● What is needed
Provide the data again in its entirety, exactly as given.
[Begin Collected material]
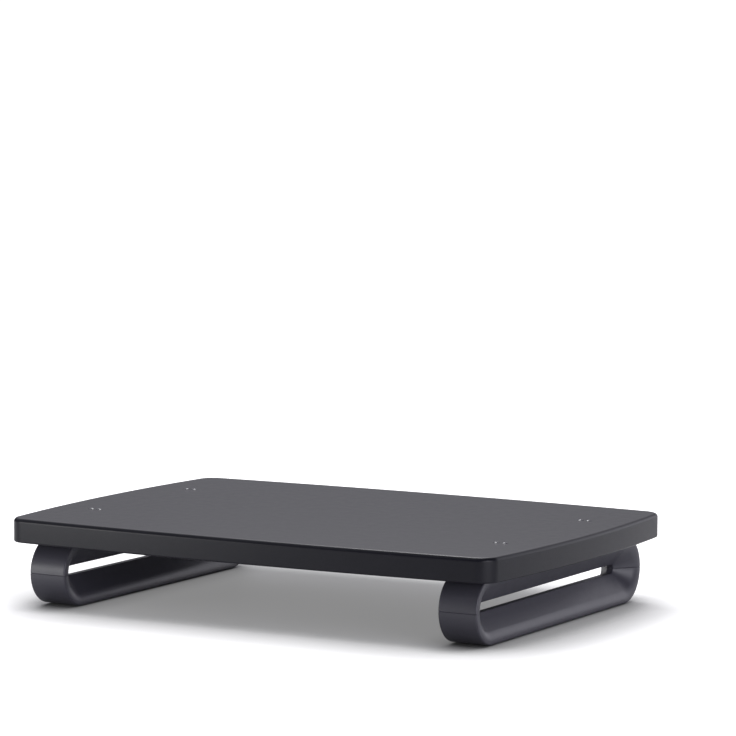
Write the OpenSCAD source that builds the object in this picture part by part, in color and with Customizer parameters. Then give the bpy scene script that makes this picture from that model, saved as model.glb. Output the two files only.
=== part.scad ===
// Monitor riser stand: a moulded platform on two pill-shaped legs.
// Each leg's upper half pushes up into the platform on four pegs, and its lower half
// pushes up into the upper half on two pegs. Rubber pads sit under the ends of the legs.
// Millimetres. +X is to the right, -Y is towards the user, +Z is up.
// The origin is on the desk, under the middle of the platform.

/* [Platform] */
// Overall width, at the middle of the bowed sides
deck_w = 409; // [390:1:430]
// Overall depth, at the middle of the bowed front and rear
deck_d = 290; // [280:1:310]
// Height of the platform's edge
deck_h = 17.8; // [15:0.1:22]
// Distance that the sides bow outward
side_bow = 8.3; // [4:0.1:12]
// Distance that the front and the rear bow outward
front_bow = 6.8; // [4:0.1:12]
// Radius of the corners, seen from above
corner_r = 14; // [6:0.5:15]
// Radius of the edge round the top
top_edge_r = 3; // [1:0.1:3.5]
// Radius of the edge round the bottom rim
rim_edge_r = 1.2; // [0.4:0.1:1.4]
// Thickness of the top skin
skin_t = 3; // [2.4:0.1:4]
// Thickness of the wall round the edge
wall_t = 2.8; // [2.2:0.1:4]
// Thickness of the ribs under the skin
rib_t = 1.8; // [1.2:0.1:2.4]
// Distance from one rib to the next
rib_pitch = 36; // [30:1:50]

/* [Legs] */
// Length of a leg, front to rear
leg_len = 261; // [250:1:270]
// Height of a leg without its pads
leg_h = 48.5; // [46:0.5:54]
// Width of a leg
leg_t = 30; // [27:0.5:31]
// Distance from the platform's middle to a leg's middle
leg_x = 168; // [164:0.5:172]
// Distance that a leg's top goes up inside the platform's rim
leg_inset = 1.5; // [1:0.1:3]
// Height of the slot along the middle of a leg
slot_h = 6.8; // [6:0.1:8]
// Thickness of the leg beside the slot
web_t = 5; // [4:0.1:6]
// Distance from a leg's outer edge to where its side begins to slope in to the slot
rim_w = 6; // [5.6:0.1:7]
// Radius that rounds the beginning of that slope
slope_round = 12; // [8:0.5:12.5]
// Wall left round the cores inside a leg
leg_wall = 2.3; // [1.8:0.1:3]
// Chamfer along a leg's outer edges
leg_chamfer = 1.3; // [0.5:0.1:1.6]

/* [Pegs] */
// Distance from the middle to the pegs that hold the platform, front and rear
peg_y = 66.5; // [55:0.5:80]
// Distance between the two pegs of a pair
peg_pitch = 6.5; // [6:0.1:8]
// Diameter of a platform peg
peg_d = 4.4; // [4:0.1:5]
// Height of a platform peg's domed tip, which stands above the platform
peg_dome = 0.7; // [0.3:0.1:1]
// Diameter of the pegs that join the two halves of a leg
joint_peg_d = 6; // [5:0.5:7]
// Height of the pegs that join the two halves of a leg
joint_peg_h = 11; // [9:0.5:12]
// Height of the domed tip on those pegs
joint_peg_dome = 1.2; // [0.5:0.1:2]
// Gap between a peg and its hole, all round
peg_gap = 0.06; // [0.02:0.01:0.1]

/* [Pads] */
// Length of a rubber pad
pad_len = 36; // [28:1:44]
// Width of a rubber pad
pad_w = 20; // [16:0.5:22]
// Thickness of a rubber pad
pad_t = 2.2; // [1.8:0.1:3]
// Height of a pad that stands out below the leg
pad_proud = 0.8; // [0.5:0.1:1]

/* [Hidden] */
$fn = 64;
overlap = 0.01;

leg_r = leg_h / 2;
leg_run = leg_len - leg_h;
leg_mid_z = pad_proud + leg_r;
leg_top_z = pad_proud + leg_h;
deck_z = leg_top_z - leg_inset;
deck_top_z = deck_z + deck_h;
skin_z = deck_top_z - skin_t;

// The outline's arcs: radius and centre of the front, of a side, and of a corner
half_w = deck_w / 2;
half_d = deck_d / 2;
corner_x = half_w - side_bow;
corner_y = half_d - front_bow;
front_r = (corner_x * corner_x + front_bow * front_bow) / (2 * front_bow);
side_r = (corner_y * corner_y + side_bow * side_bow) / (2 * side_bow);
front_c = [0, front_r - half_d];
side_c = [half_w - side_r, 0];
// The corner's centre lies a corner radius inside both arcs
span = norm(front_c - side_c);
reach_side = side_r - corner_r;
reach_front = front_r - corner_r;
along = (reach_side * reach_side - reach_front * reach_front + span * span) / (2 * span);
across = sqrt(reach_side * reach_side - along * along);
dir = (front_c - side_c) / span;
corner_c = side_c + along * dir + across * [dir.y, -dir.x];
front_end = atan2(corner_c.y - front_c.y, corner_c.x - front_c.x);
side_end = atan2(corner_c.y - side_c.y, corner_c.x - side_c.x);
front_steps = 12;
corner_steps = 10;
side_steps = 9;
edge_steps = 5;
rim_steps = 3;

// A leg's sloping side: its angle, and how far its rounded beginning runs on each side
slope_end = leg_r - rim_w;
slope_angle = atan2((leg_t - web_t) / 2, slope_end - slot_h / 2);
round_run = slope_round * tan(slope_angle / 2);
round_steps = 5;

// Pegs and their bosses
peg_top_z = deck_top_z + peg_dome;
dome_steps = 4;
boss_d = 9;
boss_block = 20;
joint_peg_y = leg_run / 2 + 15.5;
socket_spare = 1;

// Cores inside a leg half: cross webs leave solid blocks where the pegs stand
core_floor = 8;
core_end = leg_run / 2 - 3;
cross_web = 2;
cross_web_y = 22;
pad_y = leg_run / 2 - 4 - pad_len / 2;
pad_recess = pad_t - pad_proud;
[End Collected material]
● Written answer
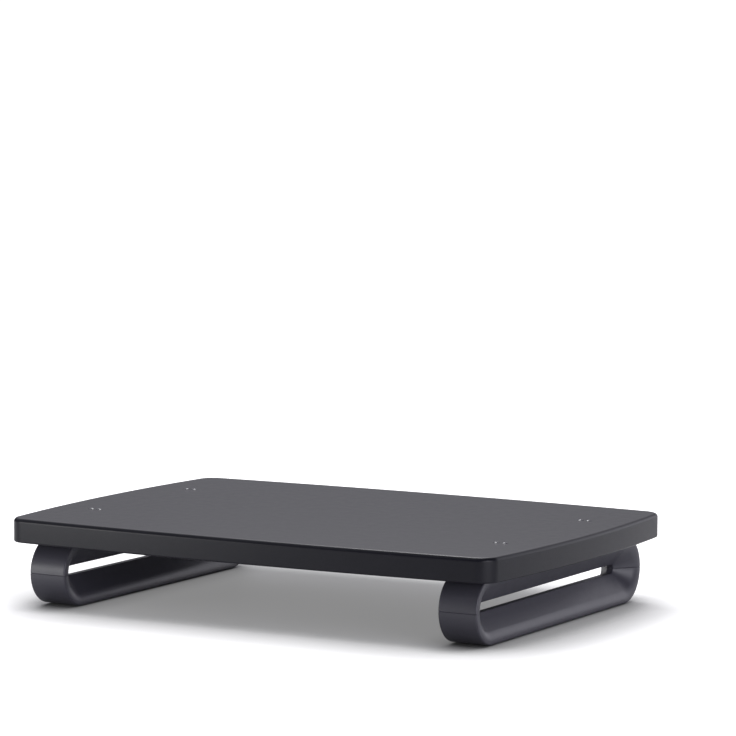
Write the OpenSCAD source that builds the object in this picture part by part, in color and with Customizer parameters. Then give the bpy scene script that makes this picture from that model, saved as model.glb. Output the two files only.
=== part.scad ===
// Monitor riser stand: a moulded platform on two pill-shaped legs.
// Each leg's upper half pushes up into the platform on four pegs, and its lower half
// pushes up into the upper half on two pegs. Rubber pads sit under the ends of the legs.
// Millimetres. +X is to the right, -Y is towards the user, +Z is up.
// The origin is on the desk, under the middle of the platform.

/* [Platform] */
// Overall width, at the middle of the bowed sides
deck_w = 409; // [390:1:430]
// Overall depth, at the middle of the bowed front and rear
deck_d = 290; // [280:1:310]
// Height of the platform's edge
deck_h = 17.8; // [15:0.1:22]
// Distance that the sides bow outward
side_bow = 8.3; // [4:0.1:12]
// Distance that the front and the rear bow outward
front_bow = 6.8; // [4:0.1:12]
// Radius of the corners, seen from above
corner_r = 14; // [6:0.5:15]
// Radius of the edge round the top
top_edge_r = 3; // [1:0.1:3.5]
// Radius of the edge round the bottom rim
rim_edge_r = 1.2; // [0.4:0.1:1.4]
// Thickness of the top skin
skin_t = 3; // [2.4:0.1:4]
// Thickness of the wall round the edge
wall_t = 2.8; // [2.2:0.1:4]
// Thickness of the ribs under the skin
rib_t = 1.8; // [1.2:0.1:2.4]
// Distance from one rib to the next
rib_pitch = 36; // [30:1:50]

/* [Legs] */
// Length of a leg, front to rear
leg_len = 261; // [250:1:270]
// Height of a leg without its pads
leg_h = 48.5; // [46:0.5:54]
// Width of a leg
leg_t = 30; // [27:0.5:31]
// Distance from the platform's middle to a leg's middle
leg_x = 168; // [164:0.5:172]
// Distance that a leg's top goes up inside the platform's rim
leg_inset = 1.5; // [1:0.1:3]
// Height of the slot along the middle of a leg
slot_h = 6.8; // [6:0.1:8]
// Thickness of the leg beside the slot
web_t = 5; // [4:0.1:6]
// Distance from a leg's outer edge to where its side begins to slope in to the slot
rim_w = 6; // [5.6:0.1:7]
// Radius that rounds the beginning of that slope
slope_round = 12; // [8:0.5:12.5]
// Wall left round the cores inside a leg
leg_wall = 2.3; // [1.8:0.1:3]
// Chamfer along a leg's outer edges
leg_chamfer = 1.3; // [0.5:0.1:1.6]

/* [Pegs] */
// Distance from the middle to the pegs that hold the platform, front and rear
peg_y = 66.5; // [55:0.5:80]
// Distance between the two pegs of a pair
peg_pitch = 6.5; // [6:0.1:8]
// Diameter of a platform peg
peg_d = 4.4; // [4:0.1:5]
// Height of a platform peg's domed tip, which stands above the platform
peg_dome = 0.7; // [0.3:0.1:1]
// Diameter of the pegs that join the two halves of a leg
joint_peg_d = 6; // [5:0.5:7]
// Height of the pegs that join the two halves of a leg
joint_peg_h = 11; // [9:0.5:12]
// Height of the domed tip on those pegs
joint_peg_dome = 1.2; // [0.5:0.1:2]
// Gap between a peg and its hole, all round
peg_gap = 0.06; // [0.02:0.01:0.1]

/* [Pads] */
// Length of a rubber pad
pad_len = 36; // [28:1:44]
// Width of a rubber pad
pad_w = 20; // [16:0.5:22]
// Thickness of a rubber pad
pad_t = 2.2; // [1.8:0.1:3]
// Height of a pad that stands out below the leg
pad_proud = 0.8; // [0.5:0.1:1]

/* [Hidden] */
$fn = 64;
overlap = 0.01;

leg_r = leg_h / 2;
leg_run = leg_len - leg_h;
leg_mid_z = pad_proud + leg_r;
leg_top_z = pad_proud + leg_h;
deck_z = leg_top_z - leg_inset;
deck_top_z = deck_z + deck_h;
skin_z = deck_top_z - skin_t;

// The outline's arcs: radius and centre of the front, of a side, and of a corner
half_w = deck_w / 2;
half_d = deck_d / 2;
corner_x = half_w - side_bow;
corner_y = half_d - front_bow;
front_r = (corner_x * corner_x + front_bow * front_bow) / (2 * front_bow);
side_r = (corner_y * corner_y + side_bow * side_bow) / (2 * side_bow);
front_c = [0, front_r - half_d];
side_c = [half_w - side_r, 0];
// The corner's centre lies a corner radius inside both arcs
span = norm(front_c - side_c);
reach_side = side_r - corner_r;
reach_front = front_r - corner_r;
along = (reach_side * reach_side - reach_front * reach_front + span * span) / (2 * span);
across = sqrt(reach_side * reach_side - along * along);
dir = (front_c - side_c) / span;
corner_c = side_c + along * dir + across * [dir.y, -dir.x];
front_end = atan2(corner_c.y - front_c.y, corner_c.x - front_c.x);
side_end = atan2(corner_c.y - side_c.y, corner_c.x - side_c.x);
front_steps = 12;
corner_steps = 10;
side_steps = 9;
edge_steps = 5;
rim_steps = 3;

// A leg's sloping side: its angle, and how far its rounded beginning runs on each side
slope_end = leg_r - rim_w;
slope_angle = atan2((leg_t - web_t) / 2, slope_end - slot_h / 2);
round_run = slope_round * tan(slope_angle / 2);
round_steps = 5;

// Pegs and their bosses
peg_top_z = deck_top_z + peg_dome;
dome_steps = 4;
boss_d = 9;
boss_block = 20;
joint_peg_y = leg_run / 2 + 15.5;
socket_spare = 1;

// Cores inside a leg half: cross webs leave solid blocks where the pegs stand
core_floor = 8;
core_end = leg_run / 2 - 3;
cross_web = 2;
cross_web_y = 22;
pad_y = leg_run / 2 - 4 - pad_len / 2;
pad_recess = pad_t - pad_proud;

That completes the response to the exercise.